While 892 places its focus on the momentum of the hostage event in Wells Fargo, there are extraneous scenes that add context to Brian’s character development and motives that support why he chose to walk into that bank in the first place. At every turn, he tried to get his funds and go through the proper channels to get his paperwork fixed just to be ignored and dismissed. Meanwhile, Brian’s mental health is declining and he thinks that everyone is out to get him, further building up his paranoia and anxiety. 

John Boyega, who gave one of the most brilliant performances in Small Axe’s “Red, White, Blue,” may have outdone himself here. He commands every scene and manages to switch from being angry and filled with rage in one moment to soft-spoken and gentle in the next. Nicole Beharie is a strong supporting character here as Estel, who manages to keep it all together on the surface, even though she’s likely falling apart at the seams deep down inside. The two women hostages have children and families they want to get home to, and they have no idea if this day will be their last.

Seeing Boyega in this role with his American accent and middle age was a bit reminiscent of Denzel Washington’s hostage crisis performance in John Q. The two doppelgangers may get some comparison here between the two roles. However, Boyega will stand out as his career evolves and he continues to take on characters that challenge him as an actor, which 892 most certainly did.

As mentioned previously, 892 is Michael K. Williams’ final on-screen role, and it’s tough to watch knowing he would pass after the film was completed.

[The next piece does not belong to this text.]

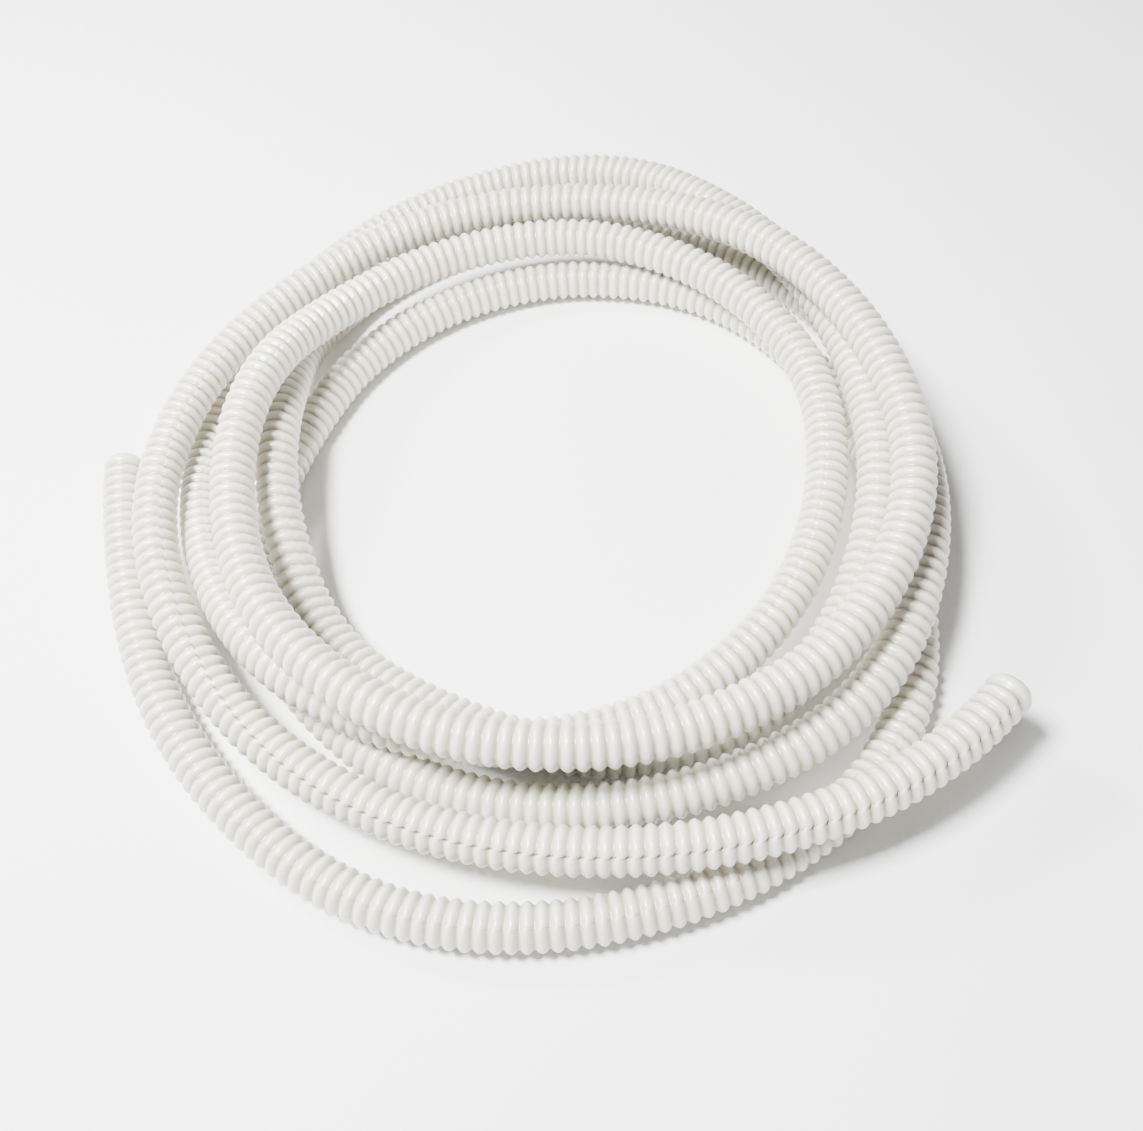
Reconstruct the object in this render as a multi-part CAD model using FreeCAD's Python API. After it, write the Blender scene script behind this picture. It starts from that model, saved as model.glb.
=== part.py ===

There are several themes of mortality addressed in the movie that his character Eli discusses that adds to the gravity of his performance.

The story here is a tragic one. You can read the real-life story about Brian Easley here, which gives incredible detail about the events of that day, as well as some backstory about him and the SWAT team involved. 892 is an intense, emotional, and gut-wrenching drama that sticks with you. It’s also a movie that is a teachable moment about one of the biggest failures in our society to our American vets. 892 uncovers the ugly truth of a system that is supposed to provide healthcare to our vets but instead discards many of them. 

892 premiered at the 2022 Sundance film festival.